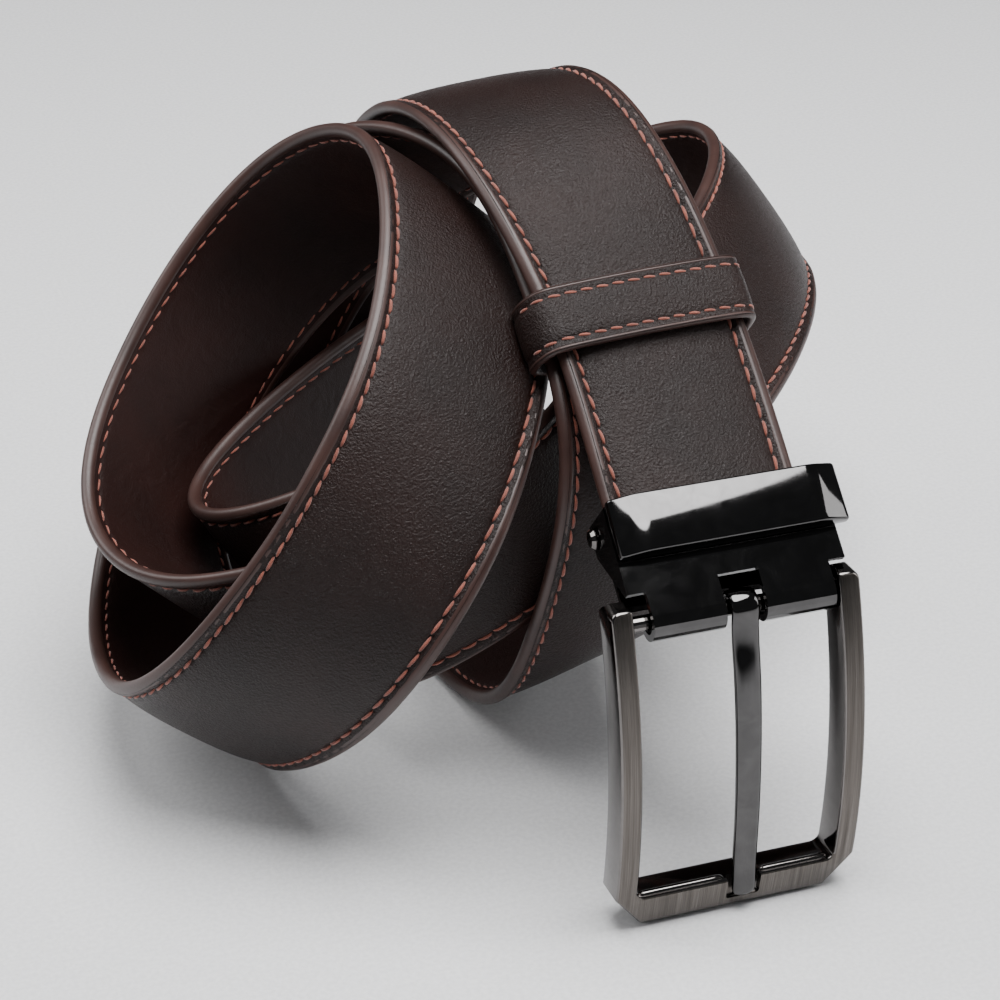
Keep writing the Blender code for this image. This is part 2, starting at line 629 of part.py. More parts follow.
def buckle_frame(clamp):
    outer, inner = FRAME_HALF_WIDTH, FRAME_HALF_WIDTH - ARM_WIDTH
    cut_x, cut_y = FRAME_CHAMFER
    bottom = -FRAME_LENGTH
    sill = bottom + FRAME_BAR_HEIGHT
    corner = FRAME_CORNER
    outline = [(-outer, ARM_RISE - corner), (-outer, bottom + cut_y), (cut_x - outer, bottom),
               (outer - cut_x, bottom), (outer, bottom + cut_y), (outer, ARM_RISE - corner),
               (outer - corner, ARM_RISE), (inner, ARM_RISE)]
    outline += [(inner, sill + corner), (inner - corner, sill), (corner - inner, sill), (-inner, sill + corner)]
    outline += [(-inner, ARM_RISE), (corner - outer, ARM_RISE)]
    placed = swung(clamp, FRAME_CENTRE)
    mesh = bowed(extruded_mesh("buckle_frame", [outline], FRAME_DEPTH))
    frame = finish("buckle_frame", mesh, GUNMETAL, placed, smooth_angle=20.0)
    bore = rod_mesh("bore", BAR_RADIUS + BORE_CLEARANCE, 2 * (inner + BORE_DEPTH))
    boolean(frame, cutter("bar_bore", bore, placed))
    seat = box_mesh("seat", (2 * SEAT_HALF_WIDTH, CUTTER_REACH, CUTTER_REACH),
                    (PRONG_CENTRE - FRAME_CENTRE, bottom + SEAT_BOTTOM + CUTTER_REACH / 2,
                     SEAT_FLOOR + CUTTER_REACH / 2))
    boolean(frame, cutter("prong_seat", seat, placed))
    heel = box_mesh("heel", (4 * FRAME_HALF_WIDTH, CUTTER_REACH, CUTTER_REACH),
                    (0.0, ARM_HEEL + CUTTER_REACH / 2, 0.0))
    boolean(frame, cutter("arm_heels", heel, placed @ Matrix.Rotation(math.radians(-45.0), 4, "X")))


def cross_bar(clamp):
    length = 2 * (FRAME_HALF_WIDTH - ARM_WIDTH + BORE_DEPTH - GAP)
    finish("cross_bar", rod_mesh("cross_bar", BAR_RADIUS, length), BLACK_CHROME, swung(clamp, FRAME_CENTRE))


def prong(clamp):
    """Tongue: an eye round the bar, a bowed shank and a tip that lies over the frame's sill."""
    half = PRONG_THICKNESS / 2
    tip = -FRAME_LENGTH + PRONG_TIP_AT
    over = SEAT_FLOOR + GAP + half
    spine = PRONG_SPINE + [(PRONG_LANDING[0], over + PRONG_LANDING[1]), (tip, over)]
    upper = [(y, z + half) for y, z in spine]
    lower = [(y, z - half) for y, z in reversed(spine)]
    upper[-1] = (tip + half, over + half)
    eye = arc((0.0, 0.0), PRONG_EYE_RADIUS, -120.0, 120.0, 12)
    outline = upper + lower + eye
    hole = circle((0.0, 0.0), BAR_RADIUS + BORE_CLEARANCE, 12)
    mesh = extruded_mesh("prong", [outline, hole], 2 * PRONG_HALF_WIDTH, SIDE_AXES)
    for vert in mesh.vertices:
        along = min(1.0, max(0.0, -vert.co.y / MM / FRAME_LENGTH))
        vert.co.x *= 1.0 - PRONG_NARROWING * along / PRONG_HALF_WIDTH
    finish("prong", mesh, BLACK_CHROME, swung(clamp, PRONG_CENTRE))


def main():
    route = Route(STRAP_ROUTE)
    strap_layers(route)
    second = np.array(STRAP_ROUTE[1][:3], dtype=float) + np.array(DRAWING_ORIGIN)
    keeper(route, route.lengths[np.argmin(np.linalg.norm(route.points - second, axis=1))] + KEEPER_SHIFT)
    clamp = route.matrix(0.0)
    clamp_body(clamp)
    clamp_cover(clamp)
    clamp_jaw(clamp)
    jaw_pins(clamp)
    cross_bar(clamp)
    buckle_frame(clamp)
    prong(clamp)


PARTS, CUTTERS = new_collections()
main()
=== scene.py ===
"""Looks of the coiled leather belt: strap, keeper, clamp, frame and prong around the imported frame."""
import math

import bmesh
import bpy
import numpy as np
from mathutils import Matrix, Vector


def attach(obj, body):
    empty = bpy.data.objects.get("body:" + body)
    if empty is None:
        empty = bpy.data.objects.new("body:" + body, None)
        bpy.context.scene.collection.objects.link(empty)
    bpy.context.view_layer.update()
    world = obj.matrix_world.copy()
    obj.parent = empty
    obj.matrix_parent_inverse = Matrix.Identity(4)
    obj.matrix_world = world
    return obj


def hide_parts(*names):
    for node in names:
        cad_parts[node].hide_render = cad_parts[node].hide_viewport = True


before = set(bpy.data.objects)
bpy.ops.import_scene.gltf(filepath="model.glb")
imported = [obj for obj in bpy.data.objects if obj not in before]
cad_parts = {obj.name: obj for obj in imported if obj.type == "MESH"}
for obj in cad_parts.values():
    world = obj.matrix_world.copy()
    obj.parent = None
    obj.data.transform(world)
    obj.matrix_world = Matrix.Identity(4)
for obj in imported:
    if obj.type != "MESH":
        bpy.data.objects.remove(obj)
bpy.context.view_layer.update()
MM = 0.001
SEED = 7

# ---- Route of the strap, in mm: centre line, turn of the width about Z and its dip in degrees.
DRAWING_ORIGIN = (-17.3, -49.8, -0.1)
STRAP_ROUTE = [
    (34, -2, 72, 0, 1), (33, 24, 93, 0, 1), (28, 53, 111, 0, -7), (24, 92, 105, 7, 1),
    (19, 115, 75, 15, 19), (15, 112, 41, 17, 9), (17, 89, 13, 14, -6), (22, 50, 8, 19, -15),
    (26, 15, 33, 4, -4), (31, 11, 69, 6, 11), (32, 34, 93, 6, 4), (28, 64, 100, 20, 19),
    (12, 97, 90, 9, 34), (-9, 106, 64, 1, 39), (-28, 94, 35, -16, 36), (-44, 67, 14, -9, 33),
    (-48, 31, 17, -4, 39), (-36, 6, 41, -26, 34), (-16, 5, 69, -34, 38), (3, 28, 91, -4, 28),
    (9, 62, 100, -3, 41), (-4, 90, 86, 0, 52), (-30, 90, 58, 8, 47), (-46, 63, 38, 15, 36),
    (-36, 31, 35, 4, 54), (-10, 15, 46, 27, 80), (24, 21, 60, -25, 71), (53, 44, 68, -51, 45),
    (78, 73, 73, -19, 48), (86, 111, 68, -16, 63), (67, 126, 55, -36, 68), (33, 109, 44, -25, 66),
    (0, 91, 38, -34, 74), (-29, 60, 31, -21, 51), (-16, 34, 42, -45, 44), (18, 28, 70, 2, 71),
]
ROUTE_SAMPLES = 4000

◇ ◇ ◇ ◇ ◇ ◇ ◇

→ Task requirements:
Only the lines from the one containing "BLACK_CHROME, swung(clamp, PRONG_CENTRE))" through the one containing "imported = [obj" are to be reproduced, exactly as they appear.

→ Response to the task:
    finish("prong", mesh, BLACK_CHROME, swung(clamp, PRONG_CENTRE))


def main():
    route = Route(STRAP_ROUTE)
    strap_layers(route)
    second = np.array(STRAP_ROUTE[1][:3], dtype=float) + np.array(DRAWING_ORIGIN)
    keeper(route, route.lengths[np.argmin(np.linalg.norm(route.points - second, axis=1))] + KEEPER_SHIFT)
    clamp = route.matrix(0.0)
    clamp_body(clamp)
    clamp_cover(clamp)
    clamp_jaw(clamp)
    jaw_pins(clamp)
    cross_bar(clamp)
    buckle_frame(clamp)
    prong(clamp)


PARTS, CUTTERS = new_collections()
main()
=== scene.py ===
"""Looks of the coiled leather belt: strap, keeper, clamp, frame and prong around the imported frame."""
import math

import bmesh
import bpy
import numpy as np
from mathutils import Matrix, Vector


def attach(obj, body):
    empty = bpy.data.objects.get("body:" + body)
    if empty is None:
        empty = bpy.data.objects.new("body:" + body, None)
        bpy.context.scene.collection.objects.link(empty)
    bpy.context.view_layer.update()
    world = obj.matrix_world.copy()
    obj.parent = empty
    obj.matrix_parent_inverse = Matrix.Identity(4)
    obj.matrix_world = world
    return obj


def hide_parts(*names):
    for node in names:
        cad_parts[node].hide_render = cad_parts[node].hide_viewport = True


before = set(bpy.data.objects)
bpy.ops.import_scene.gltf(filepath="model.glb")
imported = [obj for obj in bpy.data.objects if obj not in before]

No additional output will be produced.